27 thoughts on “Friday LOL: a Jewish cowboy

  1. … or you could go to Colma, California, to a Jewish cemetery, and view the graves of Josephine Sarah Marcus, and her husband, Wyatt Earp. Leaving aside the story of Levi Strauss selling his specially-designed jeans in the Gold Rush, you could also move on to the recent, and quite plausible book “Jewish Pirates of the Caribbean”.

  2. I know that stretch of highway very well, traveled it many times. And yet, I have never stopped at Independence. Next time I’m out there I will be sure to stop if just to have a coffee.
    Indeed, I second the recommendation, some of the nicest scenery west of the Rockies. The bristlecone pine in the White Mountains are easily accessible, just a short mile from the parking lot. Head east at Bishop.
    (When I was on the east side of Sierra Nevada I was often on foot. That locale is on the trail from Kearsarge Pass and I never crossed that one. I like coming out at 108, 120, or Lone Pine, more traffic for hitching a ride.)

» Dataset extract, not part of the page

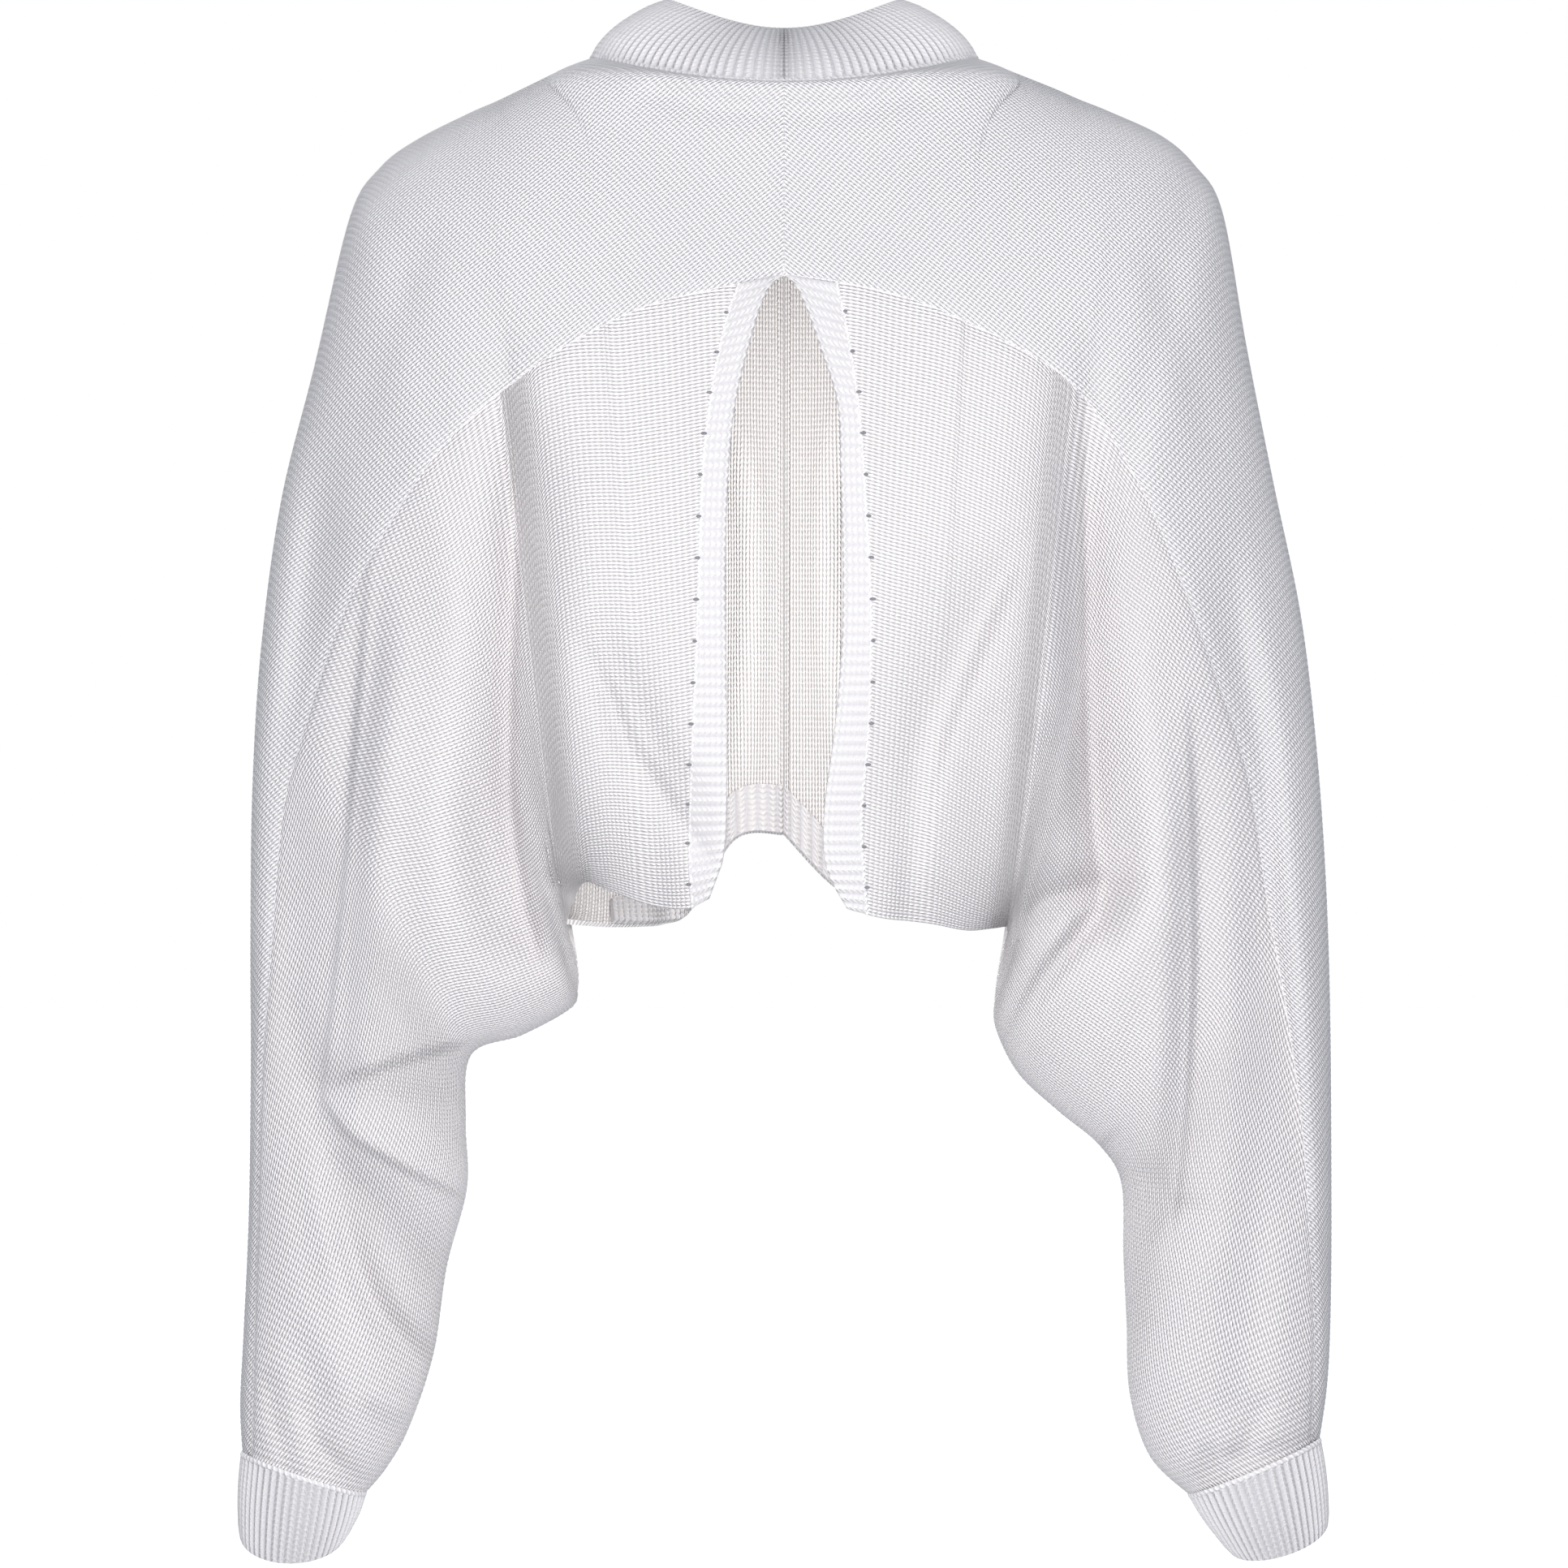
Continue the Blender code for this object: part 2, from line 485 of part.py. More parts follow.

  3. Maybe try the library in Hominy, Oklahoma (just NW of Tulsa) which may be the place referred to. I notice that the picture is also casually used (with no additional information) in a book “Challenge and Change: History of the Jews in America”, in Chapter 8 (I found this one line). So it must be floating around somewhere. You can see the picture in the chapter sample on the web site of the publisher, Behrman House.

    1. The author of that book is Shelley Kapnek Rosenberg. I’ve been doing a Google search to
      see if I could find some contact information for her in order to email her and ask if she has any more information. No luck so far. Anyone else have any ideas how to locate her?

  4. “Cowboy” shtick/gimmick? This poor pathetic guy’s interpretation of cowboy clothing is a-duds already, a Hollywoodian distortion of a working man. I wear 501’s almost every day; my favorite “duds” of all. When I was a kid growing up in Texas, we went to the B-movie cowboy flicks because they were hilarious in their absurdity–and the more serious they were the funnier. Comical, but not humorous.

    That hotel is clean, but a firetrap. The restaurant a short walk north is excellent, and is often filled with Hollywood types and well-heeled “locals.” The Alabama Hills are scenic rockpiles, and are a well-worn cinematic cliché.

    Real cowboys were not like any I’ve seen in the movies, but “The Last Picture-Show” (Ben Johnson) came close, at least for forties-era cowboys. “Tender Mercies” (Robert Duvall) was rather true-to-life. Even though those actors were not “cowboys” in those movies.

  5. My dad used to drive me on that road every year so the two of us could fish the Owens Valley, Bishop, and the June Lake loop.

    there’s actually a good trout hole just outside of Independence, IIRC.

    Or maybe it was Lone Pine?

    It was a long time ago.

  6. And, for the record, there were a few Jewish cowboys, ladies and gentlemen.
    Big guys who were great shots and spent money freely.
    — Mr. Bergstrom’s lesson on the American West, “Lisa’s Substitute”

  7. Great picture!

    Texas musician, writer and gadfly Kinky Friedman is often called a Jewish Cowboy. Used to really enjoy the guy until his vanity run for Governor helped elect Rick Perry. Now he’s even endorsed Perry for president, so he’s just a schmuck as far as I’m concerned.

    As far as lariats and Western arts and all that; there’s Karen Quest, a “Jewish Cowgirl” (though she doesn’t bill herself as such) working right now in 21st Century America.
    I think she’d do “Hominy’s Famous Jewish Champion of the Lariat and Saddle” AND Will Rogers proud! (www.cowgirltricks.com)

    ….by the way, I’m not pimping for a friend here; I don’t know her, I just like to promote interesting art!

    1. Damn. I thought I was going to get the first Kinky Friedman message posted.

      I was going to suggest that Jerry get in touch with Kinky. After reading your post… not so much anymore.

  8. “Sadly, when I went back to the Museum several years ago, the photo was gone, and nobody remembered it. I begged them to find it so I could have it, but no dice. The Jewish Champion Cowboy is lost to history.”

    I must be seeing things.

  9. In the Toronto reference library I found the book for the exhibit that Ant Allan referenced above, and there was our hero’s picture on the whole of p.6, with this description:
    ‘ “Hominy’s famous Jewish champion of the lariat and saddle.” Courtesy of High Noon Collectibles, Los Angeles. ‘
    The book is Jewish Life in the American West: Perspectives on Migration, Settlement, and Community, ed. Ava F. Kahn (Los Angeles, Autry Museum of Western Heritage, 2002).
    I couldn’t find a search feature on the High Noon website, so I only got this far. The photograph may still be around in a private collection or in an exhibit curator’s records and not lost under the Independence museum’s floorboards.

    1. Yes,

      We owned this photo for many years and sold it to a collector from Connecticut about 8 years ago. Unfortunately, we don’t have any info about this Yiddisha cowboy.